-------- DATASET CONTENT

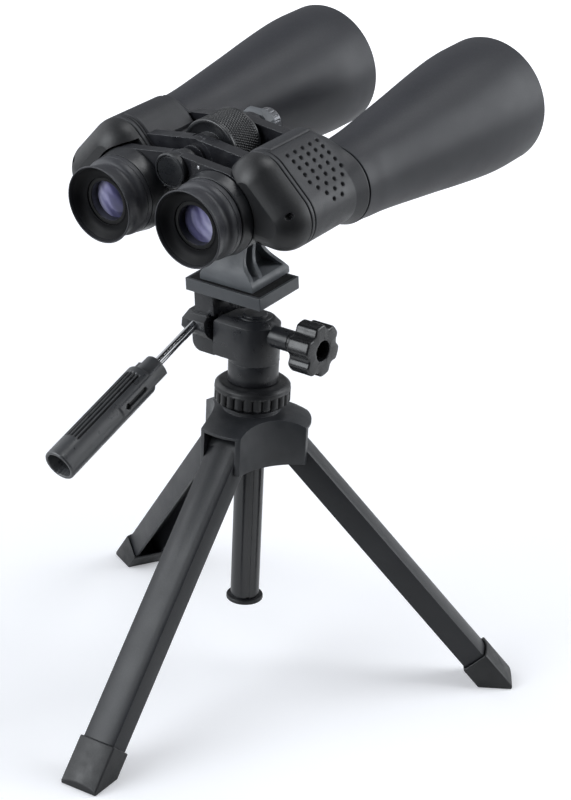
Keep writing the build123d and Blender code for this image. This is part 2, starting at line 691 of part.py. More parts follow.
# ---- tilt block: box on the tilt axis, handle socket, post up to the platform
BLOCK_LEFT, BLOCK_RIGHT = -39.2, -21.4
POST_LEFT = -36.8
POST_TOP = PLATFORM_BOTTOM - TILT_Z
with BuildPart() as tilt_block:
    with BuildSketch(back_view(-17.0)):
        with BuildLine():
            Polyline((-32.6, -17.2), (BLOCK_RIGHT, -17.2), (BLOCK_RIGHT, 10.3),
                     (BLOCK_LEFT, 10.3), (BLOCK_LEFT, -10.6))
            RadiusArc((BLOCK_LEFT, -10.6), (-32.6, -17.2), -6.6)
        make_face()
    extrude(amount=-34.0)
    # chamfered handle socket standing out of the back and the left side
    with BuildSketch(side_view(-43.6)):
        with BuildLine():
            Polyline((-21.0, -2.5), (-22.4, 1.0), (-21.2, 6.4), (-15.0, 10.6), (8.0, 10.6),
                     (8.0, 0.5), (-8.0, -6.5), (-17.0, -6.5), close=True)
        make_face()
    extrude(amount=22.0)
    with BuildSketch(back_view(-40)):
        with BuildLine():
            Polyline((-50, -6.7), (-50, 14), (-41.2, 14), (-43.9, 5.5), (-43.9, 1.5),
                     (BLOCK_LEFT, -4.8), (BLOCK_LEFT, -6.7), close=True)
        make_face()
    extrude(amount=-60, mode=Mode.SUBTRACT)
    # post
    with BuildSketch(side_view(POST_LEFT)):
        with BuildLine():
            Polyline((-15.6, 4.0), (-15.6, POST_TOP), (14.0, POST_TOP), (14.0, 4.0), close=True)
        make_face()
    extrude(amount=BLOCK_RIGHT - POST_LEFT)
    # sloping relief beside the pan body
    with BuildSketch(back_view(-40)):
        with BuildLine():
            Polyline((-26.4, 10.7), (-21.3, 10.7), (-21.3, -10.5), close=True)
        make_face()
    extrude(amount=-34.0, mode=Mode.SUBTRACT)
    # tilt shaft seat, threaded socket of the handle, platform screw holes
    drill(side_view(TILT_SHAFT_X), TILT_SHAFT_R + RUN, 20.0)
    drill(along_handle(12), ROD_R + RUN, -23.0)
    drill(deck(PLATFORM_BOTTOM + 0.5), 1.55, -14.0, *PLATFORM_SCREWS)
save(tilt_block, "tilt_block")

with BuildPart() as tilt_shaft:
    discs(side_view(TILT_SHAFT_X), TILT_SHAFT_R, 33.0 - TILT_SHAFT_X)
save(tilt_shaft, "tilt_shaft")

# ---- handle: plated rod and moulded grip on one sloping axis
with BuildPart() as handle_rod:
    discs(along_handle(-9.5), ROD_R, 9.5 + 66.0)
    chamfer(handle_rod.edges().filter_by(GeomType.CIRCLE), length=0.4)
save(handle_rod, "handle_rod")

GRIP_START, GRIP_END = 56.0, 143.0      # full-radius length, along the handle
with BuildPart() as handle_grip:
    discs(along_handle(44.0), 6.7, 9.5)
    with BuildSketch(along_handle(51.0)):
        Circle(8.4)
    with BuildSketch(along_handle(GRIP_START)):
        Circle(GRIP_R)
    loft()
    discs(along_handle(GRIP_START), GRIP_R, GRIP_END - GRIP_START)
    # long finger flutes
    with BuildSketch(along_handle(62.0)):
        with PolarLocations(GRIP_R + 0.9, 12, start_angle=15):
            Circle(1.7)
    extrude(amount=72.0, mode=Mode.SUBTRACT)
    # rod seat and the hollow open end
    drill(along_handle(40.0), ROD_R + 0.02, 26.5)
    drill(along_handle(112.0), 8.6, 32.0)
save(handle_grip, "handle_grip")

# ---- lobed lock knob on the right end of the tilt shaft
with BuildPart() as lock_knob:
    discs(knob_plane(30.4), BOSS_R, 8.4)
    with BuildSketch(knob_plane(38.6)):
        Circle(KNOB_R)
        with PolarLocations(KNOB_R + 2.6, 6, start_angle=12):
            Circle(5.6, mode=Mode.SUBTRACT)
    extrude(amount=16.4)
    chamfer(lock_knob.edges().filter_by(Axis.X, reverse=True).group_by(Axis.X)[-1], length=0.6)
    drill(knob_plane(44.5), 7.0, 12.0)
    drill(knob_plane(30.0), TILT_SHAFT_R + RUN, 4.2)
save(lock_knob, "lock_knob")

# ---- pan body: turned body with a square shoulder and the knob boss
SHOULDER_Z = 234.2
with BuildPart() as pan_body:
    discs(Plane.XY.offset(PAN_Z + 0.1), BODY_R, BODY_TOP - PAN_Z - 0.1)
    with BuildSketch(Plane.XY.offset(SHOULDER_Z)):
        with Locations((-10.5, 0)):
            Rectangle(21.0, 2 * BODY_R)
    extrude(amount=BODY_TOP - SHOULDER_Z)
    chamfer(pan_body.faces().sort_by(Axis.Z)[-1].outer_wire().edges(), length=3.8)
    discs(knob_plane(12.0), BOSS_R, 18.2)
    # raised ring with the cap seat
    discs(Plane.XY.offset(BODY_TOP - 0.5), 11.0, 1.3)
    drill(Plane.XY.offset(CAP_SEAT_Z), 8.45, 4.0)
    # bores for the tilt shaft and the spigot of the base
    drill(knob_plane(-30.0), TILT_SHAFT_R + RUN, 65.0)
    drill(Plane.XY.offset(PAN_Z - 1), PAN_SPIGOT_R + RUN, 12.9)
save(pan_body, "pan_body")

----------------

- _PROBLEM DESCRIPTION_:
Every line above should be printed again exactly as it stands.

- _SOLUTION FOR THIS EXERCISE_:
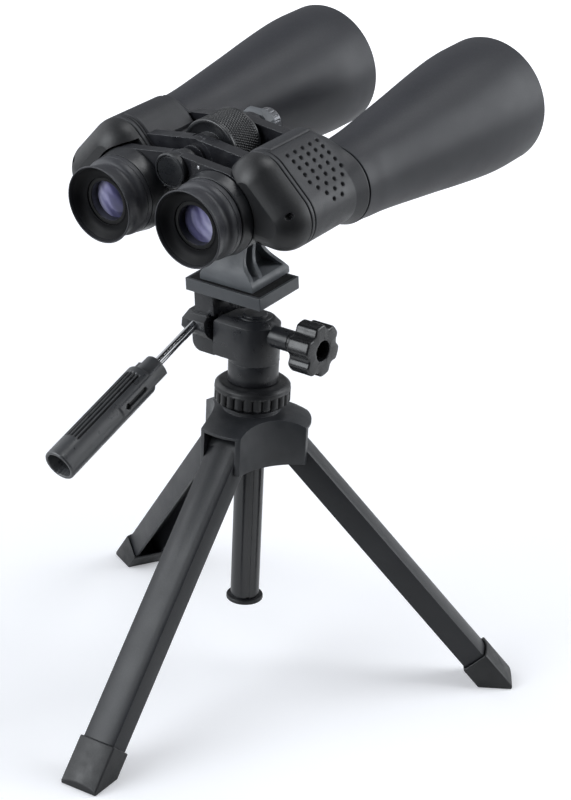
Keep writing the build123d and Blender code for this image. This is part 2, starting at line 691 of part.py. More parts follow.
# ---- tilt block: box on the tilt axis, handle socket, post up to the platform
BLOCK_LEFT, BLOCK_RIGHT = -39.2, -21.4
POST_LEFT = -36.8
POST_TOP = PLATFORM_BOTTOM - TILT_Z
with BuildPart() as tilt_block:
    with BuildSketch(back_view(-17.0)):
        with BuildLine():
            Polyline((-32.6, -17.2), (BLOCK_RIGHT, -17.2), (BLOCK_RIGHT, 10.3),
                     (BLOCK_LEFT, 10.3), (BLOCK_LEFT, -10.6))
            RadiusArc((BLOCK_LEFT, -10.6), (-32.6, -17.2), -6.6)
        make_face()
    extrude(amount=-34.0)
    # chamfered handle socket standing out of the back and the left side
    with BuildSketch(side_view(-43.6)):
        with BuildLine():
            Polyline((-21.0, -2.5), (-22.4, 1.0), (-21.2, 6.4), (-15.0, 10.6), (8.0, 10.6),
                     (8.0, 0.5), (-8.0, -6.5), (-17.0, -6.5), close=True)
        make_face()
    extrude(amount=22.0)
    with BuildSketch(back_view(-40)):
        with BuildLine():
            Polyline((-50, -6.7), (-50, 14), (-41.2, 14), (-43.9, 5.5), (-43.9, 1.5),
                     (BLOCK_LEFT, -4.8), (BLOCK_LEFT, -6.7), close=True)
        make_face()
    extrude(amount=-60, mode=Mode.SUBTRACT)
    # post
    with BuildSketch(side_view(POST_LEFT)):
        with BuildLine():
            Polyline((-15.6, 4.0), (-15.6, POST_TOP), (14.0, POST_TOP), (14.0, 4.0), close=True)
        make_face()
    extrude(amount=BLOCK_RIGHT - POST_LEFT)
    # sloping relief beside the pan body
    with BuildSketch(back_view(-40)):
        with BuildLine():
            Polyline((-26.4, 10.7), (-21.3, 10.7), (-21.3, -10.5), close=True)
        make_face()
    extrude(amount=-34.0, mode=Mode.SUBTRACT)
    # tilt shaft seat, threaded socket of the handle, platform screw holes
    drill(side_view(TILT_SHAFT_X), TILT_SHAFT_R + RUN, 20.0)
    drill(along_handle(12), ROD_R + RUN, -23.0)
    drill(deck(PLATFORM_BOTTOM + 0.5), 1.55, -14.0, *PLATFORM_SCREWS)
save(tilt_block, "tilt_block")

with BuildPart() as tilt_shaft:
    discs(side_view(TILT_SHAFT_X), TILT_SHAFT_R, 33.0 - TILT_SHAFT_X)
save(tilt_shaft, "tilt_shaft")

# ---- handle: plated rod and moulded grip on one sloping axis
with BuildPart() as handle_rod:
    discs(along_handle(-9.5), ROD_R, 9.5 + 66.0)
    chamfer(handle_rod.edges().filter_by(GeomType.CIRCLE), length=0.4)
save(handle_rod, "handle_rod")

GRIP_START, GRIP_END = 56.0, 143.0      # full-radius length, along the handle
with BuildPart() as handle_grip:
    discs(along_handle(44.0), 6.7, 9.5)
    with BuildSketch(along_handle(51.0)):
        Circle(8.4)
    with BuildSketch(along_handle(GRIP_START)):
        Circle(GRIP_R)
    loft()
    discs(along_handle(GRIP_START), GRIP_R, GRIP_END - GRIP_START)
    # long finger flutes
    with BuildSketch(along_handle(62.0)):
        with PolarLocations(GRIP_R + 0.9, 12, start_angle=15):
            Circle(1.7)
    extrude(amount=72.0, mode=Mode.SUBTRACT)
    # rod seat and the hollow open end
    drill(along_handle(40.0), ROD_R + 0.02, 26.5)
    drill(along_handle(112.0), 8.6, 32.0)
save(handle_grip, "handle_grip")

# ---- lobed lock knob on the right end of the tilt shaft
with BuildPart() as lock_knob:
    discs(knob_plane(30.4), BOSS_R, 8.4)
    with BuildSketch(knob_plane(38.6)):
        Circle(KNOB_R)
        with PolarLocations(KNOB_R + 2.6, 6, start_angle=12):
            Circle(5.6, mode=Mode.SUBTRACT)
    extrude(amount=16.4)
    chamfer(lock_knob.edges().filter_by(Axis.X, reverse=True).group_by(Axis.X)[-1], length=0.6)
    drill(knob_plane(44.5), 7.0, 12.0)
    drill(knob_plane(30.0), TILT_SHAFT_R + RUN, 4.2)
save(lock_knob, "lock_knob")

# ---- pan body: turned body with a square shoulder and the knob boss
SHOULDER_Z = 234.2
with BuildPart() as pan_body:
    discs(Plane.XY.offset(PAN_Z + 0.1), BODY_R, BODY_TOP - PAN_Z - 0.1)
    with BuildSketch(Plane.XY.offset(SHOULDER_Z)):
        with Locations((-10.5, 0)):
            Rectangle(21.0, 2 * BODY_R)
    extrude(amount=BODY_TOP - SHOULDER_Z)
    chamfer(pan_body.faces().sort_by(Axis.Z)[-1].outer_wire().edges(), length=3.8)
    discs(knob_plane(12.0), BOSS_R, 18.2)
    # raised ring with the cap seat
    discs(Plane.XY.offset(BODY_TOP - 0.5), 11.0, 1.3)
    drill(Plane.XY.offset(CAP_SEAT_Z), 8.45, 4.0)
    # bores for the tilt shaft and the spigot of the base
    drill(knob_plane(-30.0), TILT_SHAFT_R + RUN, 65.0)
    drill(Plane.XY.offset(PAN_Z - 1), PAN_SPIGOT_R + RUN, 12.9)
save(pan_body, "pan_body")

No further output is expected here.